We should probably allow people to interpret our inferential tests with plots and descriptive statistics.

First, make a plot of the two conditions from Question 5, using your wsubj_agg data set. Then, output a table of means, standard deviations, and standard errors for the two groups. To calculate the standard error you need to take the standard deviation of the dependent variable divided by the square root of number of observations for the dependent variable (i.e. sd(output)/sqrt(length(output))).

6.6.7 Question 7

Fit a linear model to the wsubj_agg data and save this as wsubj_lm. How does this compare to the ANOVA from question 5? Compare the results of the parameter estimates from the linear model to that of your plot. How do these parameters compare?

6.6.8 Question 8

Fit a linear model to the Using the binom_b_data, and save this output as binom_b_lm. Look at the summary of the output. Is there a significant difference between the two groups?

6.6.9 Question 9

Fit a linear model to the Using the binom_w_data, and save this output as binom_b_lm. Look at the summary of the output. Is there a significant difference between the two groups? You will first have to convert the data to long format in order to use the formula syntax for your model. For this, set the key to “test_time”, and the value to “success”.

6.6.10 Question 10

Using the long-formatted binom_w_data from question 9, create a table containing the calculate means, standard deviations, standard errors, and 95% confidence intervals for the two test times.

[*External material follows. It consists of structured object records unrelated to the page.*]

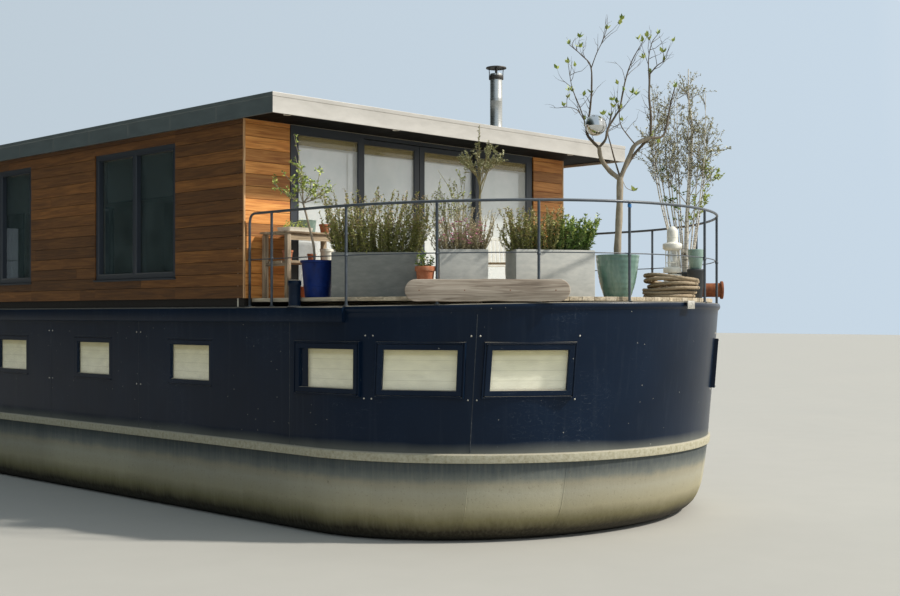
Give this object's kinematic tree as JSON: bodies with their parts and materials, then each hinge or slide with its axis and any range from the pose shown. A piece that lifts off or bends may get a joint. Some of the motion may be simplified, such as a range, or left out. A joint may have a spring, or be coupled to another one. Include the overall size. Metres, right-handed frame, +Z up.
{
  "type": "houseboat",
  "caption": "Steel barge houseboat with a round bow, cedar-clad cabin, flat roof, sliding front doors, railed decks and planters.",
  "frame": {"origin": "middle of the hull's flat bottom, on the centreline, at the height it stands on", "axes": "+X to port, +Y towards the stern along the hull, +Z up; the bow points along -Y"},
  "size_m": [7.14, 20.0409, 6.63],
  "materials": {
    "silted_steel": "bare and silt-stained plating, matt, darker towards the ground",
    "navy_steel": "navy gloss paint on steel plate, dusty and finely scratched",
    "weathered_timber": "untreated softwood, silvered and checked",
    "cedar_cladding": "red cedar boards, oiled, board to board colour changes",
    "floor_boards": "pale satin floor boards",
    "window_glass": "clear double glazing",
    "dark_frames": "powder-coated aluminium, satin",
    "roof_membrane": "matt roofing membrane",
    "fascia_metal": "folded sheet, satin grey coating",
    "stainless_flue": "twin-wall stainless, heat-tinted at the top",
    "galvanised_rail": "grey-blue paint on galvanised tube",
    "fibre_cement": "smooth grey fibre cement, faint water marks",
    "foliage": "leaves and twigs",
    "blue_plastic": "moulded polyethylene, soft gloss",
    "green_glaze": "celadon green glaze with streaks",
    "terracotta": "unglazed clay, limy and weathered",
    "bark": "thin grey-brown bark",
    "birch_bark": "white bark with dark bands",
    "white_paint": "old white gloss paint on pressed steel",
    "mirror_ball": "mirror-finished steel ball",
    "rope_fibre": "laid rope, hairy and muddy",
    "rusty_steel": "rusted steel",
    "bright_steel": "bare steel polished by chains",
    "dark_plastic": "dusty moulded plastic"
  },
  "bodies": {
    "hull": {"aft_deck_boards": "weathered_timber", "bare_tree": "bark", "birch_tub": "dark_plastic", "blue_tub": "blue_plastic", "bow_mid_rod": "galvanised_rail", "bow_rail": "galvanised_rail", "cabin_floor": "floor_boards", "clay_pot": "terracotta", "dark_pot": "dark_plastic", "flue_cap": "stainless_flue", "flue_flashing": "stainless_flue", "flue_pipe": "stainless_flue", "foredeck_boards": "weathered_timber", "front_door_frame": "dark_frames", "front_glass_port": "window_glass", "front_glass_starboard": "window_glass", "green_pot": "green_glaze", "hull_lower": "silted_steel", "hull_topsides": "navy_steel", "lantern": "white_paint", "mirror_ball": "mirror_ball", "name_board": "weathered_timber", "potting_bench": "weathered_timber", "rear_door_frame": "dark_frames", "roller_drum": "rusty_steel", "roof_fascia": "fascia_metal", "roof_slab": "roof_membrane", "rope_coil": "rope_fibre", "shrubs_a": "foliage", "shrubs_b": "foliage", "shrubs_c": "foliage", "stem_fairlead": "bright_steel", "stern_mid_rod": "galvanised_rail", "stern_rail": "galvanised_rail", "trough_a": "fibre_cement", "trough_b": "fibre_cement", "trough_c": "fibre_cement", "tub_tree": "bark", "wall_front_port": "cedar_cladding", "wall_front_starboard": "cedar_cladding", "wall_port": "cedar_cladding", "wall_rear": "cedar_cladding", "wall_starboard": "cedar_cladding", "white_birch": "birch_bark", "window_port_aft": "dark_frames", "window_port_aft_glass": "window_glass", "window_port_fore": "dark_frames", "window_port_fore_glass": "window_glass", "window_rear": "dark_frames", "window_rear_glass": "window_glass", "window_starboard_aft": "dark_frames", "window_starboard_aft_glass": "window_glass", "window_starboard_fore": "dark_frames", "window_starboard_fore_glass": "window_glass"},
    "front_leaf_starboard_body": {"front_leaf_starboard": "dark_frames", "front_leaf_starboard_glass": "window_glass"},
    "front_leaf_port_body": {"front_leaf_port": "dark_frames", "front_leaf_port_glass": "window_glass"},
    "rear_door_body": {"rear_door_glass": "window_glass", "rear_door_leaf": "dark_frames"}
  },
  "joints": [
    {"name": "front_leaf_starboard_slide", "type": "slide", "parent": "hull", "child": "front_leaf_starboard_body", "axis": [-1, 0, 0], "range_m": [0, 1.1]},
    {"name": "front_leaf_port_slide", "type": "slide", "parent": "hull", "child": "front_leaf_port_body", "axis": [1, 0, 0], "range_m": [0, 1.1]},
    {"name": "rear_door_hinge", "type": "hinge", "parent": "hull", "child": "rear_door_body", "pos_m": [1.712, 6.006, 3.9], "axis": [0, 0, -1], "range_deg": [0, 100]}
  ]
}
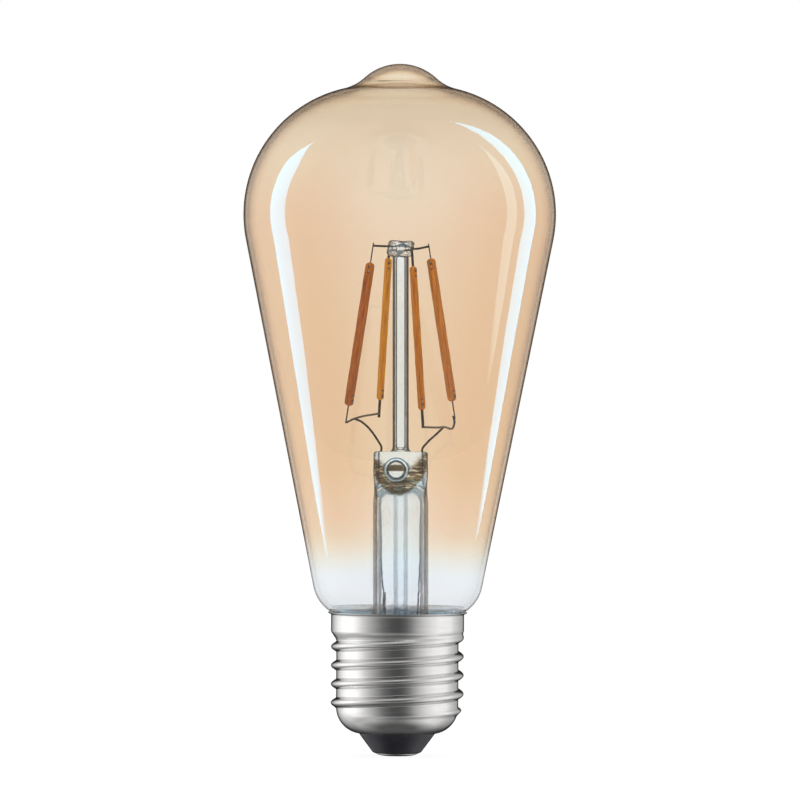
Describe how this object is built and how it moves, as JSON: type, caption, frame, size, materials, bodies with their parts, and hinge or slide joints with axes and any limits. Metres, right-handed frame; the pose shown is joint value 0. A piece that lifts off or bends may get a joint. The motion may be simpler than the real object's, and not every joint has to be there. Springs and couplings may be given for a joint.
{
  "type": "led filament lamp",
  "caption": "Pear-shaped amber glass LED filament lamp on a 27 mm screw cap, with a slanted cage of filaments on a glass post and a driver with a radio in the cap.",
  "frame": {"origin": "middle of the centre contact's flat end", "axes": "+Z along the lamp's axis from the cap to the glass tip; +X to the right and +Y away from a viewer of the front, where the press's blow hole opens"},
  "size_m": [0.0634, 0.0634, 0.1406],
  "materials": {
    "amber_glass": "clear glass with an amber coating that fades out at the neck",
    "clear_glass": "clear glass, fire-polished",
    "phosphor": "orange phosphor in silicone, satin",
    "chip_strip": "white ceramic strip",
    "nickel_wire": "nickel-plated wire and tabs",
    "dumet_wire": "copper-clad seal wire, red-brown in the glass",
    "copper_wire": "bare and enamelled copper",
    "cap_metal": "nickel-plated sheet, satin",
    "black_insulator": "black cap glass, glossy",
    "cement": "baked basing cement, dull",
    "circuit_board": "green solder-masked laminate",
    "black_chip": "moulded black epoxy",
    "ferrite": "dark ferrite",
    "can_aluminium": "satin can",
    "film_wrap": "dipped epoxy",
    "resistor_body": "lacquered body",
    "white_sleeve": "woven glass-fibre sleeve",
    "red_insulation": "red wire insulation",
    "black_insulation": "black wire insulation"
  },
  "bodies": {
    "root": {"anchor_wire_front_back": "nickel_wire", "anchor_wire_sideways": "nickel_wire", "basing_cement": "cement", "bridge_rectifier": "black_chip", "bus_wire_left": "nickel_wire", "bus_wire_right": "nickel_wire", "cap_insulator": "black_insulator", "cap_shell": "cap_metal", "centre_contact": "cap_metal", "choke_core": "ferrite", "choke_winding": "copper_wire", "driver_board": "circuit_board", "driver_chip": "black_chip", "dumet_seal_left": "dumet_wire", "dumet_seal_right": "dumet_wire", "exhaust_tube": "clear_glass", "filament_back_bottom_tab": "nickel_wire", "filament_back_chip_strip": "chip_strip", "filament_back_phosphor": "phosphor", "filament_back_top_tab": "nickel_wire", "filament_front_bottom_tab": "nickel_wire", "filament_front_chip_strip": "chip_strip", "filament_front_phosphor": "phosphor", "filament_front_top_tab": "nickel_wire", "filament_left_bottom_tab": "nickel_wire", "filament_left_chip_strip": "chip_strip", "filament_left_phosphor": "phosphor", "filament_left_top_tab": "nickel_wire", "filament_right_bottom_tab": "nickel_wire", "filament_right_chip_strip": "chip_strip", "filament_right_phosphor": "phosphor", "filament_right_top_tab": "nickel_wire", "film_capacitor": "film_wrap", "fusible_resistor": "resistor_body", "glass_envelope": "amber_glass", "inner_lead_left": "nickel_wire", "inner_lead_right": "nickel_wire", "live_lead": "red_insulation", "neutral_lead": "black_insulation", "outer_lead_left": "copper_wire", "outer_lead_right": "copper_wire", "radio_antenna_wire": "black_insulation", "radio_board": "circuit_board", "radio_pin_header": "nickel_wire", "radio_shield_can": "can_aluminium", "resistor_sleeve": "white_sleeve", "resistor_tail": "nickel_wire", "smoothing_capacitor": "can_aluminium", "stem_press_and_flare": "clear_glass", "support_post": "clear_glass"}
  },
  "joints": []
}
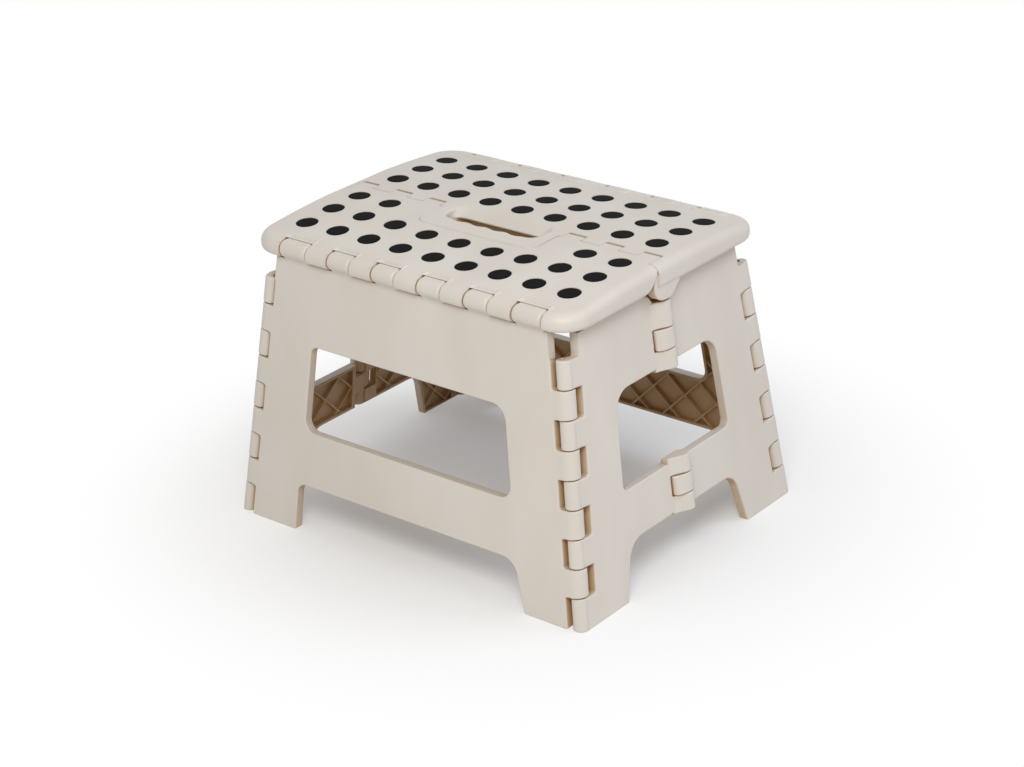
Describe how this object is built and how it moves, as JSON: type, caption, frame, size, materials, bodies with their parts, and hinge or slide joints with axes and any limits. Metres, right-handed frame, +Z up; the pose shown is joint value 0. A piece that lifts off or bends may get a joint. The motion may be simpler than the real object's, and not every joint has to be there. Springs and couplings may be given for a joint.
{
  "type": "folding step stool",
  "caption": "Low folding step stool of moulded plastic with a hinged non-slip top, a hand slot, splayed leg panels and end panels that fold inward.",
  "frame": {"origin": "centre of the footprint, at the floor", "axes": "+X along the long side of the top, +Y to the rear, +Z up; the hand slot's handle belongs to the rear plate"},
  "size_m": [0.3078, 0.2446, 0.2121],
  "materials": {
    "body_plastic": "warm beige injection-moulded polypropylene, fine matt texture",
    "grip_rubber": "black moulded thermoplastic rubber, matt",
    "rod_steel": "plain drawn steel rod"
  },
  "bodies": {
    "front_leg": {"front_leg_panel": "body_plastic", "front_hinge_rod": "rod_steel", "front_left_corner_rod": "rod_steel", "front_right_corner_rod": "rod_steel"},
    "front_plate": {"top_front_plate": "body_plastic", "left_centre_rod": "rod_steel", "right_centre_rod": "rod_steel", "front_grip_row_1_left": "grip_rubber", "front_grip_row_1_right": "grip_rubber", "front_grip_row_2": "grip_rubber", "front_grip_row_3": "grip_rubber"},
    "rear_plate": {"top_rear_plate": "body_plastic", "rear_grip_row_1": "grip_rubber", "rear_grip_row_2": "grip_rubber", "rear_grip_row_3": "grip_rubber"},
    "rear_leg": {"rear_leg_panel": "body_plastic", "rear_hinge_rod": "rod_steel", "rear_left_corner_rod": "rod_steel", "rear_right_corner_rod": "rod_steel"},
    "right_front_end": {"right_front_end_half": "body_plastic"},
    "left_front_end": {"left_front_end_half": "body_plastic", "left_upper_fold_pin": "rod_steel", "left_lower_fold_pin": "rod_steel"},
    "right_rear_end": {"right_rear_end_half": "body_plastic", "right_upper_fold_pin": "rod_steel", "right_lower_fold_pin": "rod_steel"},
    "left_rear_end": {"left_rear_end_half": "body_plastic"}
  },
  "joints": [
    {"name": "front_plate_hinge", "type": "hinge", "parent": "front_leg", "child": "front_plate", "pos_m": [0, -0.1005, 0.20094], "axis": [1, 0, 0], "range_deg": [0, 80.35]},
    {"name": "centre_hinge", "type": "hinge", "parent": "front_plate", "child": "rear_plate", "pos_m": [0, 0, 0.18984], "axis": [-1, 0, 0], "range_deg": [0, 172]},
    {"name": "rear_plate_hinge", "type": "hinge", "parent": "rear_plate", "child": "rear_leg", "pos_m": [0, 0.1005, 0.20094], "axis": [1, 0, 0], "range_deg": [0, 80.35]},
    {"name": "right_front_corner_hinge", "type": "hinge", "parent": "front_leg", "child": "right_front_end", "pos_m": [0.11954, -0.09346, 0.20094], "axis": [-0.1262, 0.1071, 0.9862], "range_deg": [0, 88.35]},
    {"name": "left_front_corner_hinge", "type": "hinge", "parent": "front_leg", "child": "left_front_end", "pos_m": [-0.11954, -0.09346, 0.20094], "axis": [-0.1262, -0.1071, -0.9862], "range_deg": [0, 88.35]},
    {"name": "right_rear_corner_hinge", "type": "hinge", "parent": "rear_leg", "child": "right_rear_end", "pos_m": [0.11954, 0.09346, 0.20094], "axis": [0.1262, 0.1071, -0.9862], "range_deg": [0, 88.35]},
    {"name": "left_rear_corner_hinge", "type": "hinge", "parent": "rear_leg", "child": "left_rear_end", "pos_m": [-0.11954, 0.09346, 0.20094], "axis": [0.1262, -0.1071, 0.9862], "range_deg": [0, 88.35]}
  ],
  "couplings": [
    {"joint": "front_plate_hinge", "follows": "centre_hinge", "ratio": 0.46705},
    {"joint": "rear_plate_hinge", "follows": "centre_hinge", "ratio": 0.46705},
    {"joint": "right_front_corner_hinge", "follows": "centre_hinge", "ratio": 0.5136},
    {"joint": "left_front_corner_hinge", "follows": "centre_hinge", "ratio": 0.5136},
    {"joint": "right_rear_corner_hinge", "follows": "centre_hinge", "ratio": 0.5136},
    {"joint": "left_rear_corner_hinge", "follows": "centre_hinge", "ratio": 0.5136}
  ]
}
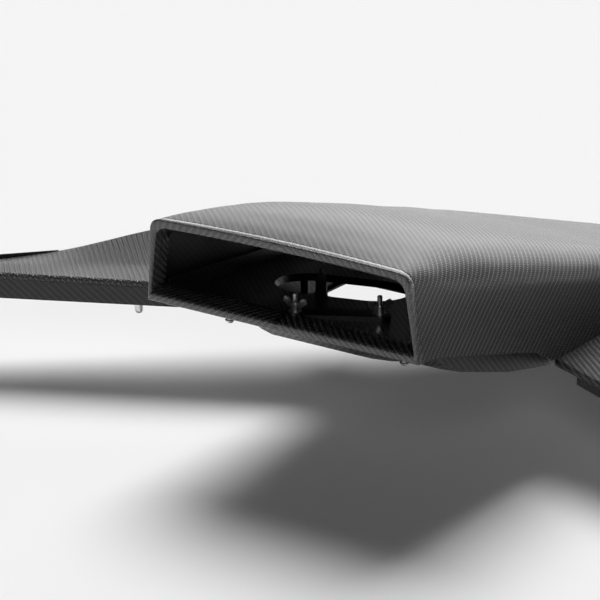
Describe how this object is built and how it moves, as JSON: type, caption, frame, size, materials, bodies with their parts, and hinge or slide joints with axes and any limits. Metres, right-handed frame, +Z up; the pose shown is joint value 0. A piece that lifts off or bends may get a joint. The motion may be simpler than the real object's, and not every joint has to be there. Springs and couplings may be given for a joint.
{
  "type": "racing rear wing deck with ram air scoop",
  "caption": "Carbon-fibre rear wing deck with a central ram-air scoop, forward-swept side panels, a lower pan and wing-nut clamps inside the duct.",
  "frame": {"origin": "middle of the plane that the four mounting pins stand on, midway along the length", "axes": "+X to the right seen from the front, +Y to the rear, +Z up"},
  "size_m": [1.102, 0.645, 0.1965],
  "materials": {
    "carbon_twill": "satin carbon twill",
    "carbon_lip": "satin carbon twill",
    "carbon_satin": "satin carbon",
    "carbon_gloss": "gloss carbon",
    "black_aluminium": "black anodised",
    "steel": "zinc plated"
  },
  "bodies": {
    "deck": {"scoop_shell": "carbon_twill", "mouth_lip": "carbon_lip", "intake_floor": "carbon_gloss", "outlet_rim": "carbon_gloss", "outlet_fin": "carbon_gloss", "clamp_plate": "black_aluminium", "clamp_studs": "steel", "lower_pan": "carbon_satin", "pan_spacers": "black_aluminium", "pan_screws": "steel", "right_wing_skin": "carbon_twill", "left_wing_skin": "carbon_twill", "right_wing_nose": "carbon_satin", "left_wing_nose": "carbon_satin", "right_wing_flange": "carbon_satin", "left_wing_flange": "carbon_satin", "right_trailing_lip": "carbon_satin", "left_trailing_lip": "carbon_satin", "right_tip_plate": "carbon_satin", "left_tip_plate": "carbon_satin", "right_root_strip": "carbon_satin", "left_root_strip": "carbon_satin", "rear_rib": "carbon_satin", "mounting_pins": "steel", "mounting_washers": "steel", "mounting_nuts": "steel"},
    "left_clamp_washer": {"left_clamp_washer": "steel"},
    "left_wing_nut": {"left_wing_nut": "steel"},
    "right_clamp_washer": {"right_clamp_washer": "steel"},
    "right_wing_nut": {"right_wing_nut": "steel"}
  },
  "joints": [
    {"name": "left_washer_lift", "type": "slide", "parent": "deck", "child": "left_clamp_washer", "axis": [0, 0, 1], "range_m": [0, 0.004]},
    {"name": "left_wing_nut_turn", "type": "hinge", "parent": "left_clamp_washer", "child": "left_wing_nut", "pos_m": [-0.01076, -0.2734, 0.112], "axis": [0, 0, 1], "range_deg": [0, 1800]},
    {"name": "right_washer_lift", "type": "slide", "parent": "deck", "child": "right_clamp_washer", "axis": [0, 0, 1], "range_m": [0, 0.004]},
    {"name": "right_wing_nut_turn", "type": "hinge", "parent": "right_clamp_washer", "child": "right_wing_nut", "pos_m": [0.06026, -0.2324, 0.112], "axis": [0, 0, 1], "range_deg": [0, 1800]}
  ],
  "couplings": [
    {"joint": "left_wing_nut_turn", "follows": "left_washer_lift", "rad_per_m": 7854},
    {"joint": "right_wing_nut_turn", "follows": "right_washer_lift", "rad_per_m": 7854}
  ]
}
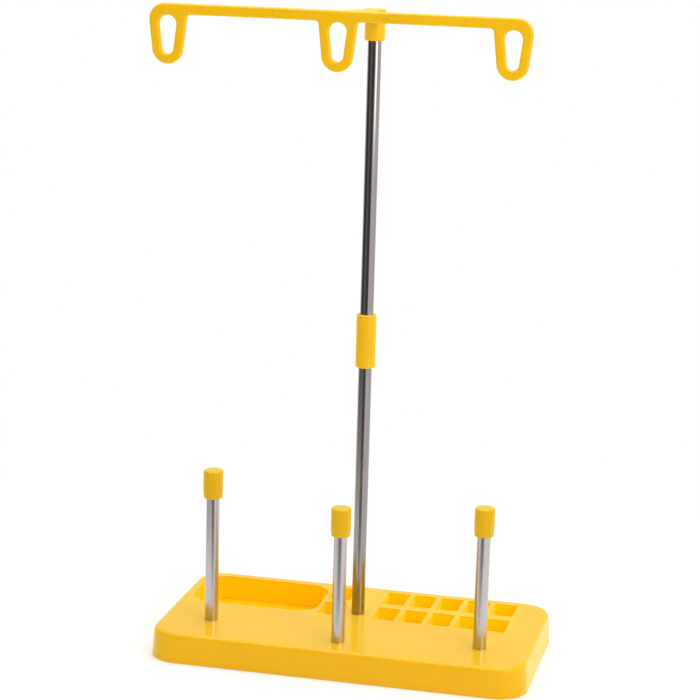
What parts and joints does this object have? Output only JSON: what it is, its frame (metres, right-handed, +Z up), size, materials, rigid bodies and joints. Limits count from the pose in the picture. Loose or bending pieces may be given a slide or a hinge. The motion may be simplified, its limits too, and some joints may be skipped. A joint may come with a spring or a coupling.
{
  "type": "thread rack",
  "caption": "Free-standing thread rack: flat base with a tray and bobbin pockets, capped spool pins, and a jointed mast that carries a bar with closed hanging thread eyes.",
  "frame": {"origin": "on the table, under the middle of the base", "axes": "+X to the rack's right seen from the front, +Y to its back, +Z up along the mast"},
  "size_m": [0.2284, 0.1465, 0.391],
  "materials": {
    "yellow_plastic": "glossy moulded plastic, warm yellow, slightly translucent",
    "steel": "plain drawn steel tube, lightly polished"
  },
  "bodies": {
    "stand": {"base": "yellow_plastic", "lower_mast_tube": "steel", "mast_sleeve": "yellow_plastic"},
    "upper_mast": {"upper_mast_tube": "steel"},
    "guide": {"thread_guide": "yellow_plastic"},
    "left_pin": {"left_pin_tube": "steel", "left_pin_cap": "yellow_plastic"},
    "middle_pin": {"middle_pin_tube": "steel", "middle_pin_cap": "yellow_plastic"},
    "right_pin": {"right_pin_tube": "steel", "right_pin_cap": "yellow_plastic"}
  },
  "joints": [
    {"name": "mast_lift", "type": "slide", "parent": "stand", "child": "upper_mast", "axis": [0, 0, 1], "range_m": [0, 0.0162]},
    {"name": "guide_swivel", "type": "hinge", "parent": "upper_mast", "child": "guide", "pos_m": [0, 0.0091, 0.3681], "axis": [0, 0, 1], "continuous": true},
    {"name": "left_pin_slide", "type": "slide", "parent": "stand", "child": "left_pin", "axis": [0, 0, 1], "range_m": [-0.0057, 0.0103]},
    {"name": "middle_pin_slide", "type": "slide", "parent": "stand", "child": "middle_pin", "axis": [0, 0, 1], "range_m": [0, 0.016]},
    {"name": "right_pin_slide", "type": "slide", "parent": "stand", "child": "right_pin", "axis": [0, 0, 1], "range_m": [-0.0037, 0.0123]}
  ]
}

In order to calcualte the upper and lower bounds of the 95% confidence interval, you will have to take the mean of the dependent variable - 1.96 times the standard error of the mean, and the mean of the dependent variable + 1.96 times the standard error of the mean respectively. Call these columns lower_confint and upper_confint respectively.

Next, plot a bar plot of this data with standard error bars.

Compare your hand-coded standard errors with those from ggplot. How do they compare? Do the bounds seem similar?